Il 26/07/2014 23:04, Eric W. Biederman ha scritto:
>> The most significant aspect of Capsicum is associating *rights* with
>> (some) file descriptors, so that the kernel only allows operations on an
>> FD if the rights permit it.  This allows userspace applications to
>> sandbox themselves by tightly constraining what's allowed with both
>> input and outputs; for example, tcpdump might restrict itself so it can
>> only read from the network FD, and only write to stdout.
>> The kernel thus needs to police the rights checks for these file
>> descriptors (referred to as 'Capsicum capabilities', completely
>> different than POSIX.1e capabilities), and the best place to do this is
>> at the points where a file descriptor from userspace is converted to a
>> struct file * within the kernel.
>>   [Policing the rights checks anywhere else, for example at the system
>>   call boundary, isn't a good idea because it opens up the possibility
>>   of time-of-check/time-of-use (TOCTOU) attacks [2] where FDs are
>>   changed (as openat/close/dup2 are allowed in capability mode) between
>>   the 'check' at syscall entry and the 'use' at fget() invocation.]
>> However, this does lead to quite an invasive change to the kernel --
>> every invocation of fget() or similar functions (fdget(),
>> sockfd_lookup(), user_path_at(),...) needs to be annotated with the
>> rights associated with the specific operations that will be performed on
>> the struct file.  There are ~100 such invocations that need
>> annotation.
> And it is silly.  Roughly you just need a locking version of
> fcntl(F_SETFL).
> That is make the restriction in the struct file not in the fd to file
> lookup.

No, they have to be in the file descriptor.  The same file descriptor
can be dup'ed and passed with different capabilities to different processes.

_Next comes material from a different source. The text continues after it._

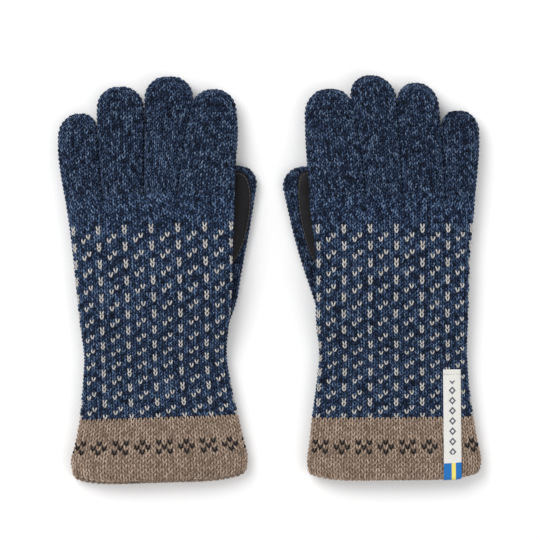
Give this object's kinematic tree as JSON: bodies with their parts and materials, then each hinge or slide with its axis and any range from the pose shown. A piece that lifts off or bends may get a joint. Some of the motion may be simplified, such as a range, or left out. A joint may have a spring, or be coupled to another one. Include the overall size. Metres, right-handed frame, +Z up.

Say you pass an eventfd to a process with SCM_RIGHTS, and you want to
only allow the process to write to it.

>> 4) New System Calls
>> -------------------
>> To allow userspace applications to access the Capsicum capability
>> functionality, I'm proposing two new system calls: cap_rights_limit(2)
>> and cap_rights_get(2).  I guess these could potentially be implemented
>> elsewhere (e.g. as fcntl(2) operations?) but the changes seem
>> significant enough that new syscalls are warranted.
>>   [FreeBSD 10.x actually includes six new syscalls for manipulating the
>>   rights associated with a Capsicum capability -- the capability rights
>>   can police that only specific fcntl(2) or ioctl(2) commands are
>>   allowed, and FreeBSD sets these with distinct syscalls.]
> ioctls?  In a sandbox?  Ick.

KVM?  X11?  Both of them use loads of ioctls.  I'm less sure of the
benefit of picking which fcntls to allow.